The Correlation Between Mixing Length and Metallicity on the Giant Branch: Implications for Ages in the Gaia Era

Jamie Tayar, Garrett Somers, Marc H. Pinsonneault, Dennis Stello, Alexey Mints, Jennifer A. Johnson, O. Zamora, D. A. García-Hernández, Claudia Maraston, Aldo Serenelli, Carlos Allende Prieto, Fabienne A. Bastien, Sarbani Basu, J. C. Bird, R. E. Cohen, Katia Cunha, Yvonne Elsworth, Rafael A. García, Leo Girardi, Saskia Hekker, Jon Holtzman, Daniel Huber, Savita Mathur, Szabolcs Mészáros, B. Mosser, Matthew Shetrone, Victor Silva Aguirre, Keivan Stassun, Guy S. Stringfellow, Gail Zasowski, A. Roman-Lopes

Published 2017-04-04Version 1

In the updated APOGEE-Kepler catalog, we have asteroseismic and spectroscopic data for over 3000 first ascent red giants. Given the size and accuracy of this sample, these data offer an unprecedented test of the accuracy of stellar models on the post-main-sequence.

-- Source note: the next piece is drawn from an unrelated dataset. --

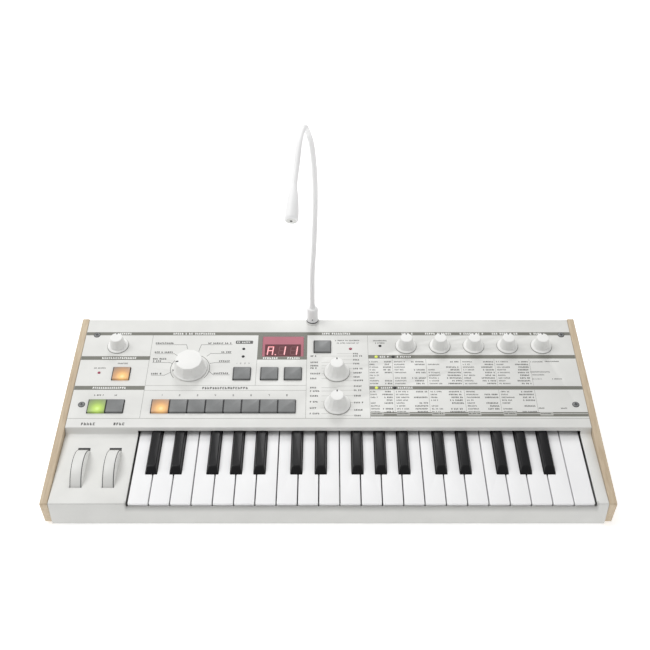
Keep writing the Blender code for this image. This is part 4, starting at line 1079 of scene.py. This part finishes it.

When we compare these data to theoretical predictions, we find a metallicity dependent temperature offset with a slope of around 100 K per dex in metallicity. We find that this effect is present in all model grids tested and that theoretical uncertainties in the models, correlated spectroscopic errors, and shifts in the asteroseismic mass scale are insufficient to explain this effect. Stellar models can be brought into agreement with the data if a metallicity dependent convective mixing length is used, with $ \Delta\alpha_{\rm ML, YREC} \sim 0.2$ per dex in metallicity, a trend inconsistent with the predictions of three dimensional stellar convection simulations. If this effect is not taken into account, isochrone ages for red giants from the Gaia data will be off by as much as a factor of 2 even at modest deviations from solar metallicity ([Fe/H]=$-$0.5).